Matt: But let's assume that you know already a different way that you want to solve that problem that you just have not let anybody know about? Or that you've already tried it before and it is not gonna work and you do not want to try it? How do you respond

Mike: to that? Well, so those are those are probably two different scenarios. For the first one, if there's something else that I think is a better approach, like I would feel honestly a little bit bad that I sat on it and we haven't tried to move some because I should have got the idea out there sooner and I should have found people who are willing to help me move that forward and lead. Because I don't have enough time to lead everything. So I think that's a failure.
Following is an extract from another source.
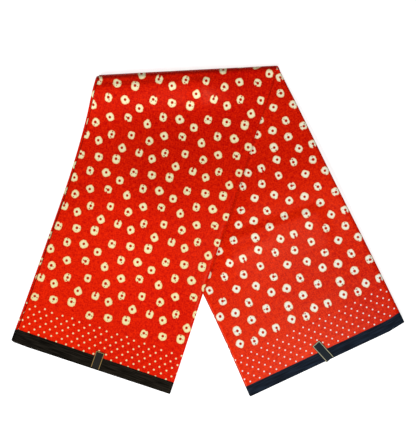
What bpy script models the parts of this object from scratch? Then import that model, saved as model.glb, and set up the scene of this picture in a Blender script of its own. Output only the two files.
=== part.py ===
# Wax print cloth, laid out flat.
#
# A two-yard length of cotton cloth is folded back and forth into a strip of six
# layers, one third of a yard wide. The strip is as long as the cloth is wide, so a
# black selvage crosses each of its ends. The strip is turned over once on a slanting
# line near its middle, and its two legs lie fanned out on the floor, the left leg on
# top of the right one where they cross. A small flat label is fixed on each selvage.
#
# Metres, +Z up. The floor is Z = 0, and the origin is the middle of the cloth's plan.
# The strip is made flat and then laid out. Flat, its x runs across it from the left
# edge to the right edge, with 0 in the middle, its y along it from the left selvage
# to the right one, and its z from the face that ends up on top of the left leg to
# the face that ends up on top of the right leg.

import bpy
import bmesh
import math
from mathutils import Matrix, Vector

# Driving dimensions of the cloth
CLOTH_WIDTH = 1.174          # selvage to selvage, the length of the strip
STRIP_WIDTH = 0.305          # one third of a yard
LAYER = 0.0010               # thickness of one layer
LAYER_GAP = 0.0004           # air between two layers

# The turn in the middle of the strip
TURN_CENTRE = (-0.0290, 0.2865)     # where the strip's middle line meets the turn
TURN_TILT = math.radians(3.1)       # the turn's slant, from +X
LEG_LEAN = math.radians(22.0)       # each leg, from square to the turn
TURN_ALONG = 0.5915                 # from the left selvage to the turn
TURN_INSIDE = 0.0030                # the turn's inner radius
SWELL_REACH = 0.065                 # how far from the turn the stack lies flat again

# The left leg over the right one
LEG_GAP = 0.0020
LEG_CLEAR = 0.010                   # how far past the right leg's edge it stays level
LEG_SLOPE = 0.060                   # the stretch in which it comes down to the floor

# The two labels
LABEL_WIDTH = 0.0166
LABEL_THICKNESS = 0.0005
LABEL_GAP = 0.0003
LABEL_LIP = 0.0012                  # turned down over the edge of the top layer
LEFT_LABEL_LENGTH = 0.0310
LEFT_LABEL_ACROSS = 0.0080          # its middle, from the strip's middle
RIGHT_LABEL_LENGTH = 0.0395
RIGHT_LABEL_ACROSS = -0.0011
RIGHT_LABEL_FROM_END = 0.0189       # its middle, from the right end of the strip
RIGHT_LABEL_TURN = math.radians(-16.5)

# Steps of the mesh in each stretch
STEPS_ACROSS = 8
STEPS_ROUND_EDGE = 4
STEPS_LEFT_LEG = 18
STEPS_TURN = 8
STEPS_RIGHT_LEG = 6
CROWDING = 1.3               # how much closer the steps of a leg lie near the turn
LEFT_END_SLANT = 0.03        # the left selvage, out of square by this part of the lean

# The back-and-forth section, from the free edge on top of the left leg to the free
# edge on top of the right leg. Each row is a free edge or the fold of two layers, and
# how far it lies inside the strip's edge at each end of the strip.
FOLD_ROWS = (
    # strip edge, inset at the left selvage, inset at the right selvage
    ("left", 0.0065, 0.0080),
    ("right", 0.0000, 0.0045),
    ("left", 0.0000, 0.0020),
    ("right", 0.0030, 0.0000),
    ("left", 0.0040, 0.0000),
    ("right", 0.0015, 0.0070),
    ("left", 0.0030, 0.0010),
)

# How far the selvages of each layer lie short of the strip's ends, in the same order
LAYER_ROWS = (
    # left selvage, right selvage
    (0.0035, 0.0040),
    (0.0000, 0.0035),
    (0.0018, 0.0070),
    (0.0035, 0.0062),
    (0.0022, 0.0000),
    (0.0030, 0.0012),
)

# The strip's unevenness: how far its two edges lie to the right of straight lines
EDGE_ROWS = (
    # from the left selvage, left edge, right edge
    (0.000, 0.0030, 0.0085),
    (0.080, 0.0046, 0.0078),
    (0.200, 0.0060, 0.0058),
    (0.330, 0.0062, 0.0052),
    (0.430, 0.0014, 0.0040),
    (0.500, -0.0050, 0.0032),
    (0.560, -0.0046, 0.0030),
    (0.630, -0.0038, 0.0002),
    (0.730, -0.0025, 0.0028),
    (0.870, -0.0015, 0.0046),
    (1.030, 0.0007, 0.0090),
    (1.174, -0.0014, 0.0112),
)

LAYERS = len(LAYER_ROWS)
PITCH = LAYER + LAYER_GAP
STACK = LAYERS * LAYER + (LAYERS - 1) * LAYER_GAP
TURN_MIDDLE = TURN_INSIDE + STACK / 2
TURN_ARC = math.pi * TURN_MIDDLE

# Directions in plan: along the turn, away from the legs, and across the right leg
TURN_LINE = Vector((math.cos(TURN_TILT), math.sin(TURN_TILT)))
AWAY = Vector((-math.sin(TURN_TILT), math.cos(TURN_TILT)))
RIGHT_LEG_ACROSS = TURN_LINE * math.cos(LEG_LEAN) + AWAY * math.sin(LEG_LEAN)


def ease(x):
    """0 below 0, 1 above 1, and a smooth step between."""
    x = min(max(x, 0.0), 1.0)
    return x * x * (3.0 - 2.0 * x)


def mix(a, b, t):
    return a + (b - a) * t


def slope(rows, index, column):
    """The slope of a table's smooth curve at one of its rows."""
    low = rows[max(index - 1, 0)]
    high = rows[min(index + 1, len(rows) - 1)]
    return (high[column] - low[column]) / (high[0] - low[0])


def read_smoothly(rows, at, column):
    """Read a column of a table on a smooth curve through its rows."""
    at = min(max(at, rows[0][0]), rows[-1][0])
    index = 0
    while index < len(rows) - 2 and at > rows[index + 1][0]:
        index += 1
    low, high = rows[index], rows[index + 1]
    span = high[0] - low[0]
    t = (at - low[0]) / span
    return (mix(low[column], high[column], ease(t))
            + span * t * (1 - t) ** 2 * slope(rows, index, column)
            - span * t * t * (1 - t) * slope(rows, index + 1, column))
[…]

Right? If you have something that you're sitting on that you don't need to be sitting on. In the other scenario, that's a tough one. Like if some it depends on how truly married they are to it, but I think you would need to be prepared to like share your experience and why that didn't work. Generally speaking, most people like if it's logical and valid, particularly in our world where everything is logic based.
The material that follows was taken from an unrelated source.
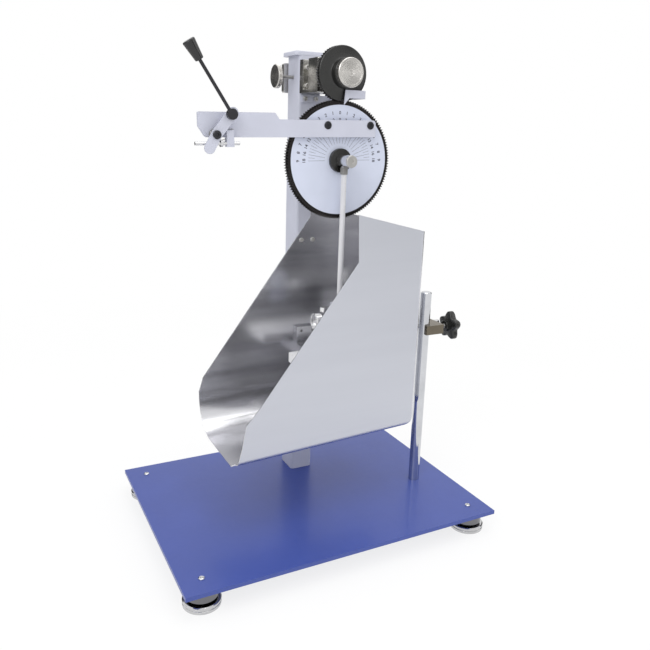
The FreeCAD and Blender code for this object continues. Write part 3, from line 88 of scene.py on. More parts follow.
# materials
class Graph:
    """A material's nodes, with short calls to add and join them."""

    SOCKETS = {"metal": "Metallic", "rough": "Roughness", "coat": "Coat Weight",
               "coat_rough": "Coat Roughness", "spec": "Specular IOR Level", "color": "Base Color"}

    def __init__(self, name):
        self.material = bpy.data.materials.new(name)
        self.material.use_nodes = True
        self.tree = self.material.node_tree
        self.shader = self.tree.nodes["Principled BSDF"]

    def node(self, kind, **values):
        made = self.tree.nodes.new(kind)
        for key, value in values.items():
            setattr(made, key, value)
        return made

    def join(self, a, b):
        self.tree.links.new(a, b)

    def place(self, scale=(1, 1, 1)):
        """Object coordinates, stretched by one factor for each axis."""
        coords = self.node("ShaderNodeTexCoord")
        mapping = self.node("ShaderNodeMapping")
        mapping.inputs["Scale"].default_value = scale
        self.join(coords.outputs["Object"], mapping.inputs["Vector"])
        return mapping.outputs["Vector"]

    def noise(self, vector, scale, detail=3, rough=0.5):
        tex = self.node("ShaderNodeTexNoise")
        tex.inputs["Scale"].default_value = scale
        tex.inputs["Detail"].default_value = detail
        tex.inputs["Roughness"].default_value = rough
        self.join(vector, tex.inputs["Vector"])
        return tex.outputs["Fac"]

    def ramp(self, factor, stops):
        node = self.node("ShaderNodeValToRGB")
        fill_ramp(node.color_ramp, stops)
        self.join(factor, node.inputs["Fac"])
        return node.outputs["Color"]

    def stain(self, color, scale, darkest, rough=0.6):
        """A colour that turns a little darker in patches."""
        patches = self.noise(self.place(), scale, 4, rough)
        return self.ramp(patches, [(0.35, [c * darkest for c in color]), (0.65, color)])

    def range(self, value, to_low, to_high, from_low=0.0, from_high=1.0):
        node = self.node("ShaderNodeMapRange")
        set_range(node, from_low, from_high, to_low, to_high)
        self.join(value, node.inputs["Value"])
        return node.outputs["Result"]

    def mix(self, kind, factor, a, b):
        """a where the factor is 0 and b where it is 1; kind is FLOAT or RGBA."""
        first, result = {"FLOAT": (2, 0), "RGBA": (6, 2)}[kind]
        node = self.node("ShaderNodeMix", data_type=kind)
        self.join(factor, node.inputs[0])
        self.join(a, node.inputs[first])
        self.join(b, node.inputs[first + 1])
        return node.outputs[result]

    def blend(self, factor, a, b):
        """One shader where the factor is 0 and another where it is 1."""
        node = self.node("ShaderNodeMixShader")
        self.join(factor, node.inputs[0])
        self.join(a, node.inputs[1])
        self.join(b, node.inputs[2])
        return node.outputs[0]

    def bump(self, height, strength, distance, normal):
        node = self.node("ShaderNodeBump")
        node.inputs["Strength"].default_value = strength
        node.inputs["Distance"].default_value = distance
        self.join(height, node.inputs["Height"])
        self.join(normal, node.inputs["Normal"])
        return node.outputs["Normal"]

    def rounded(self, radius):
        """A normal that rounds sharp edges a little."""
        bevel = self.node("ShaderNodeBevel", samples=4)
        bevel.inputs["Radius"].default_value = radius
        return bevel.outputs["Normal"]

    def set(self, **values):
        for key, value in values.items():
            socket = self.shader.inputs[self.SOCKETS[key]]
            if hasattr(value, "is_linked"):
                self.join(value, socket)
            elif key == "color":
                socket.default_value = (*value, 1)
            else:
                socket.default_value = value

    def normal(self, output):
        self.join(output, self.shader.inputs["Normal"])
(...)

Right? Like, we're dealing with people who are tend to be very logical. That shouldn't be a difficult conversation.

Matt: How about you?

Mitch: Yeah. I mean, I definitely hit this all the time. I'm attempting to release ownership of certain things around here in in that process. It's like it's a personal growth area for me for sure. But in general, I have been doing a couple of couple of things.

One is I want to give people a leash to experiment, like Mike's saying, run the experiment. Like I want the worst thing that I could do is shut down any questions of, could we do this differently? And so there's plenty of things that I just say, like, go try it or like, see how it works, let me know how it goes, or good luck with a smirk or something like that.

Matt: But You would never do that.

Mitch: Yeah. What I'm what I want to do more is something that I was reading in a book recently. Shout out to Patrick who who recommended Buy Back Your Time, where we know how things go around here. We know what works and what doesn't. Like, we have some sense of that.

And so but we don't necessarily need to be the one to do it every time. And so the concept that they articulated in the book was the ten, eighty, ten rule, which is spend the first 10% of the time helping the person get on the right foot, set them in a direction, let them implement 80% of it and go do that thing, and then come in for the last 10% to help polish and get things in order. So I haven't quite enacted that as like a system of mine, but I'm eager to. I want to try to use that system. And then one of the other tools that they recommend is when someone brings you a problem and expects you to solve it, which is a little bit different than I have a solution.

Instead of just taking that one, ask them to articulate what a few different solutions could be, and then articulate what the chosen solution they chose and why it's better than the other solutions. So it requires them to think a little bit more outside of the box. So I'm sure we could reverse engineer some of that into exactly what we're talking about, but those are the sorts of things that I'm wanting to help with.

Matt: I think the thing that I would say about it is that I would, as a leader, I would check my assumptions. There's a reason why somebody is coming up with this idea and this plan. Even if you did it before, maybe it'll be different this time, and start to have that conversation. I am one of the people that tried to get to an end really quick and move on to the next thing, and I have to try to remember that just because it didn't work for me doesn't mean it won't work for someone else. And so that that doesn't mean that I would never ever ever, because I'll do the same thing that I did to Mike, which is, but you actually do know.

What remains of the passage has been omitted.